Portanto, a autoimagem interiorizada dos sertanejos sobre sua própria paisagem não era a de um sertão seco, mas a de um sertão verde e isto contrastava fortemente com minha própria imagem interiorizada, em Brasília, onde fui criado e onde vivera toda minha adolescência, sobre o sertão (por causa de uma obra como a de Graciliano Ramos e Nelson Pereira dos Santos, em Vidas Secas). Eu nunca conseguia convencer meus amigos sertanejos de como era bela a estética dramática da seca (eles ficavam sempre indignados comigo por ver beleza onde eles só viam feiúra e sofrimento).

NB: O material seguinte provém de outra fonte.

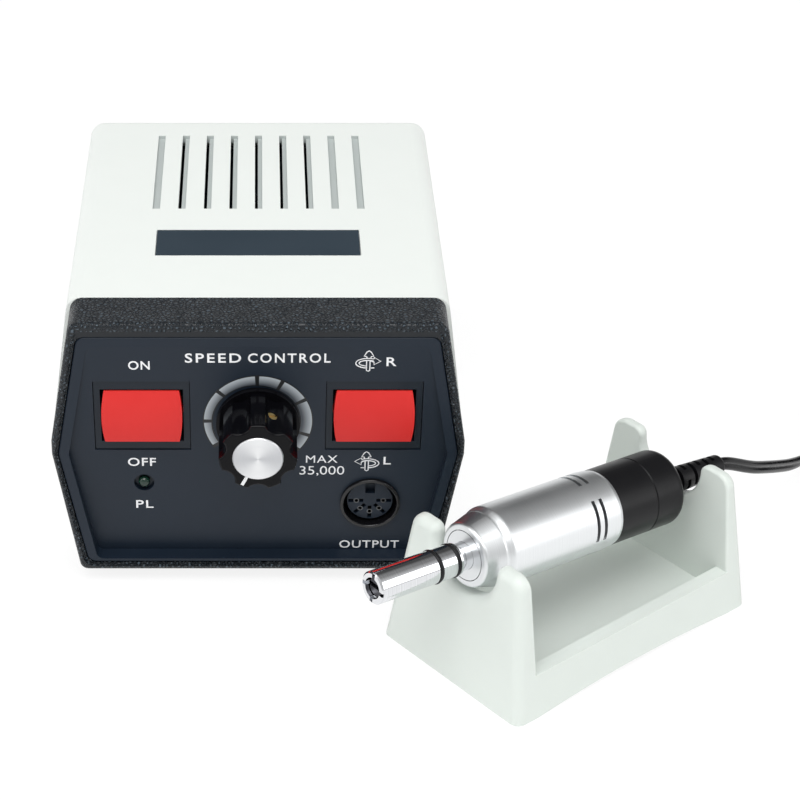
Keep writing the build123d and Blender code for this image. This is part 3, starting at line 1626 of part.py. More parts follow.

Isto quer dizer que, para quem estava de fora da paisagem sertaneja, como eu, observando-a contemplativamente a partir da ótica subjetiva de uma outra paisagem geográfica-social e existencial, havia algo de belamente trágico na paisagem da seca. Por isto é que eu sentia uma enorme curiosidade em ver de perto o sertão. Foi o que fiz em uma de minhas viagens exploratórias que fiz por terra, de ônibus, quando ainda era estudante secundarista, antes de morar na Paraíba enquanto estudante de sociologia, no final dos anos 1970. Lembro-me de quanto fiquei decepcionado ao ver uma paisagem verde, ao passar pelo sertão, porque, naquele momento histórico a mídia falava muito sobre a seca que estava ocorrendo no sertão do Nordeste há 7 anos, por causa do El Niño. Fiquei decepcionado porque não vi a seca propriamente dita (só vi a seca verde, um tipo específico de seca que não deixa a paisagem ressecada, mas, por causa da insuficiência de chuvas, prejudica somente a agricultura, porque a caatinga permanecia verde).


Ora, como sou também originado da zona da mata paraibana, região do Brejo paraibano, região da cana de açúcar, é claro que minha visão e gosto estético sobre o sertão não tinha nada em comum com a visão de meus amigos sertanejos, porque nosso ponto de vista subjetivo sócio-existencial era oposto e, por causa do confronto existencial com este ponto de vista sertanejo propriamente dito é que comecei a mudar minha visão interior sobre o sertão (mas ainda não deixei de me sentir fortemente atraído pela paisagem ecológica, sócio-econômica e cultural, exótica para mim ainda hoje, do sertão).